[TASK DESCRIPTION] All lines in which the word "pose" occurs are to be extracted.

* BEGIN DATA FOR THE TASK *

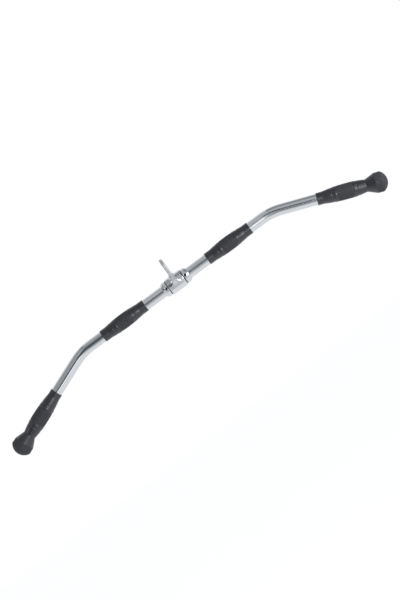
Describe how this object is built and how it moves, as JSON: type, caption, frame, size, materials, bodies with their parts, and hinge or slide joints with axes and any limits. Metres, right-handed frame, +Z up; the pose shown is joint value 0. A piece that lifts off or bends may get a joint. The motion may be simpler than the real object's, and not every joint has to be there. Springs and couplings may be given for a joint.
{
  "type": "lat pulldown bar",
  "caption": "Revolving lat pulldown bar: a bent chromed tube with rubber grips and knobbed ends, turning in a hub that hangs from a cable by its eye.",
  "frame": {"origin": "centre of the hole in the hub's eye, where the cable's hook pulls", "axes": "+X along the straight middle of the bar, to the right as the front is seen; +Z up, from the bar towards the eye's top and the cable; +Y away from the viewer; the arms droop towards -Z"},
  "size_m": [1.2036, 0.0546, 0.2056],
  "materials": {
    "chrome": "polished chrome plate",
    "cast_chrome": "chrome plate over a slightly uneven casting",
    "screw_steel": "black oxide",
    "bush_plastic": "dark moulded bearing plastic",
    "plug_plastic": "black moulded plastic",
    "grip_rubber": "charcoal moulded rubber, smooth cuffs and a finely textured middle"
  },
  "bodies": {
    "hub": {"swivel_housing": "cast_chrome", "bush_left": "bush_plastic", "bush_right": "bush_plastic", "bush_screw_left": "screw_steel", "bush_screw_right": "screw_steel"},
    "bar": {"bar_tube": "chrome", "collar_left": "chrome", "collar_right": "chrome", "collar_screw_left": "screw_steel", "collar_screw_right": "screw_steel", "mid_grip_left": "grip_rubber", "mid_grip_right": "grip_rubber", "end_grip_left": "grip_rubber", "end_grip_right": "grip_rubber", "tube_plug_left": "plug_plastic", "tube_plug_right": "plug_plastic"}
  },
  "joints": [
    {"name": "hub_swivel", "type": "hinge", "parent": "hub", "child": "bar", "pos_m": [0, 0, -0.051], "axis": [1, 0, 0], "continuous": true}
  ]
}
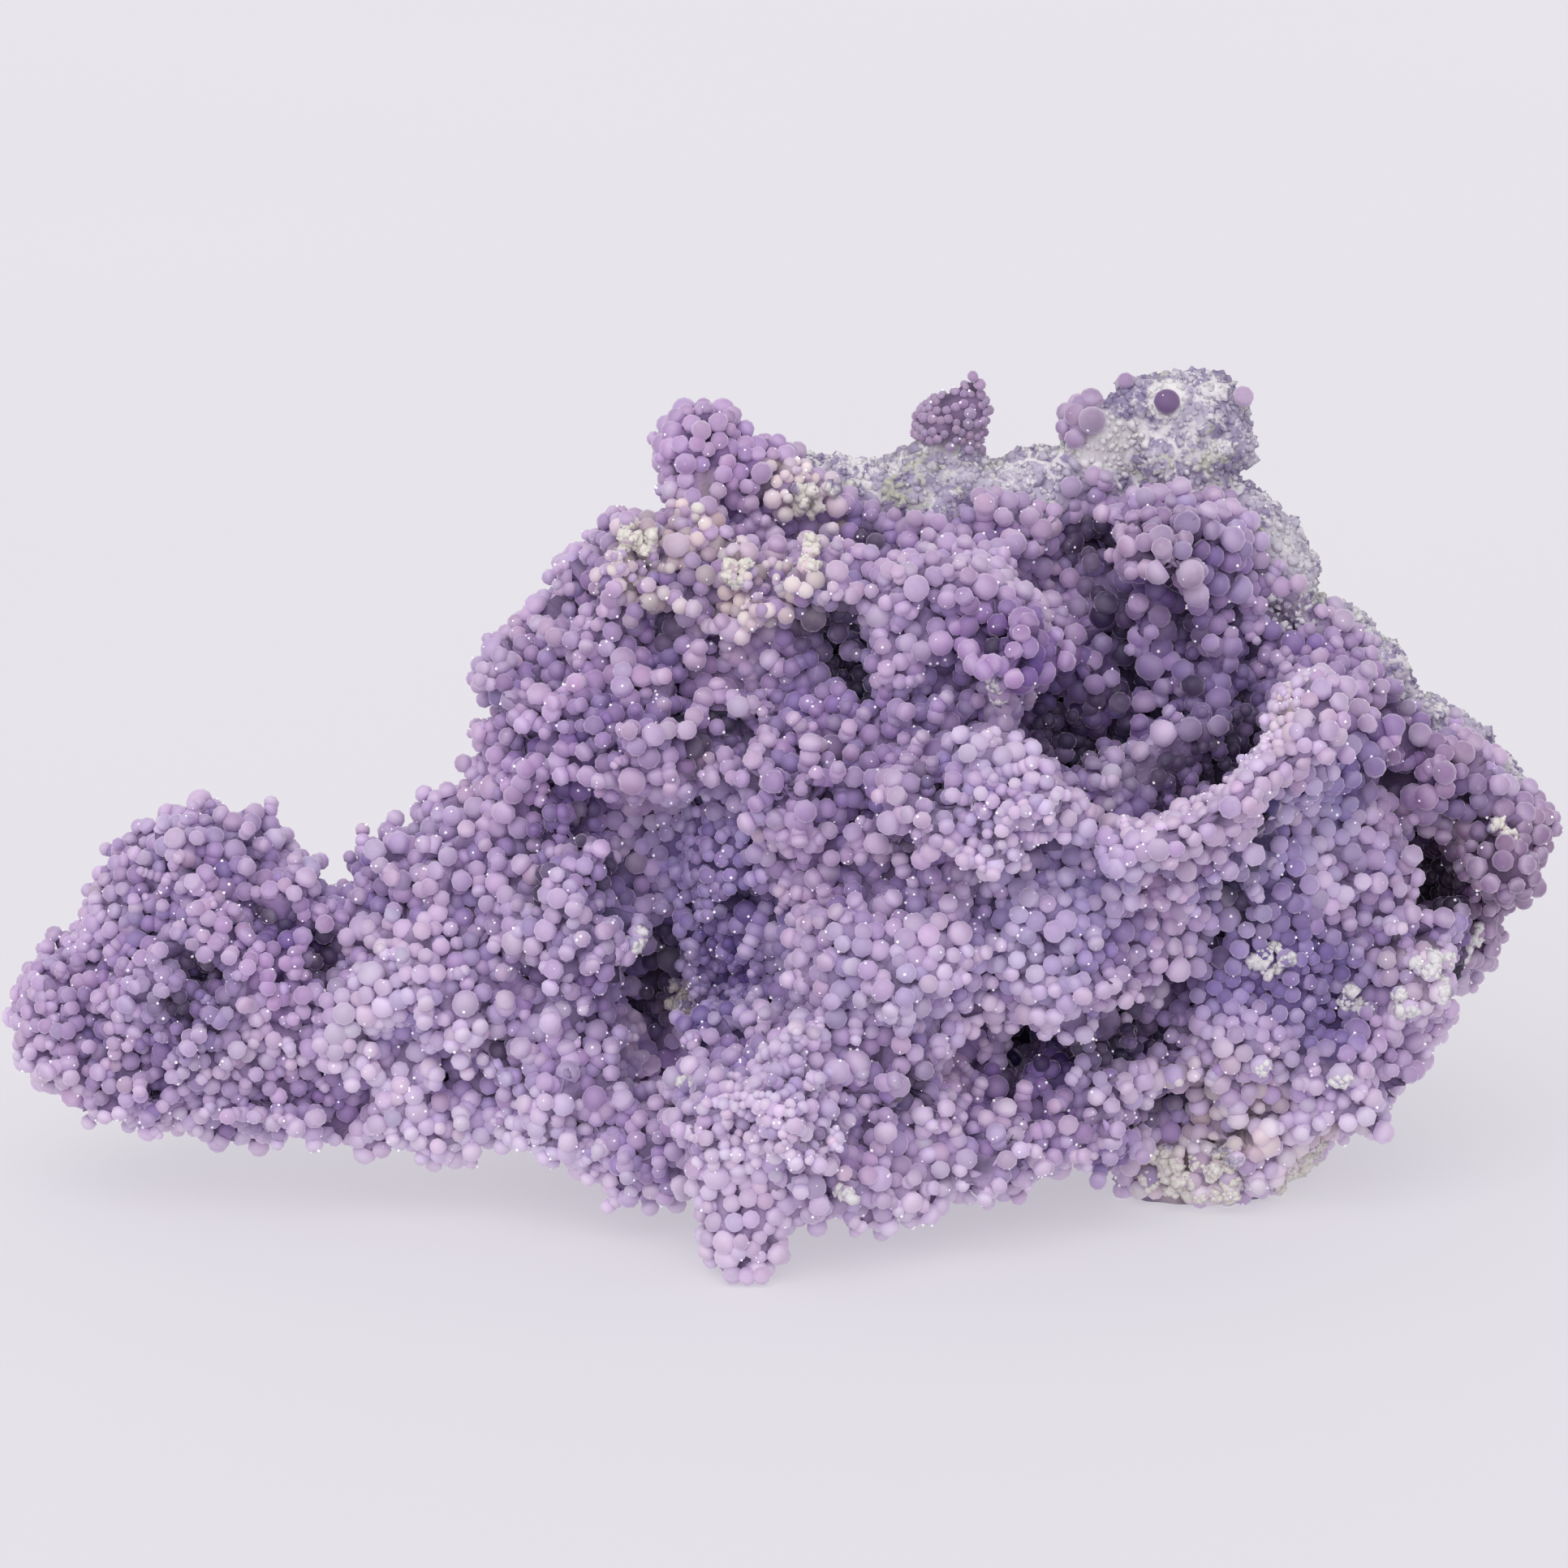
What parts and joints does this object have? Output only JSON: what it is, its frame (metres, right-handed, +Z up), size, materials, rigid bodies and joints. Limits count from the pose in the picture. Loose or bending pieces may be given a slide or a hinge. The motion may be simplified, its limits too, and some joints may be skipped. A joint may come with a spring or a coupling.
{
  "type": "botryoidal chalcedony specimen",
  "caption": "Natural purple botryoidal chalcedony cluster of fused spherules on pale host rock, a loose mineral specimen for display.",
  "frame": {"origin": "middle of the footprint, on the surface the stone rests on", "axes": "+Z up, +X to the right along the stone's length as the viewer faces its spherule-covered front, -Y towards the viewer"},
  "size_m": [0.2006, 0.088, 0.1037],
  "materials": {
    "chalcedony": "satin"
  },
  "bodies": {
    "root": {"chalcedony": "chalcedony"}
  },
  "joints": []
}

* END DATA FOR THE TASK *

[CORRECT OUTPUT]
Describe how this object is built and how it moves, as JSON: type, caption, frame, size, materials, bodies with their parts, and hinge or slide joints with axes and any limits. Metres, right-handed frame, +Z up; the pose shown is joint value 0. A piece that lifts off or bends may get a joint. The motion may be simpler than the real object's, and not every joint has to be there. Springs and couplings may be given for a joint.
What parts and joints does this object have? Output only JSON: what it is, its frame (metres, right-handed, +Z up), size, materials, rigid bodies and joints. Limits count from the pose in the picture. Loose or bending pieces may be given a slide or a hinge. The motion may be simplified, its limits too, and some joints may be skipped. A joint may come with a spring or a coupling.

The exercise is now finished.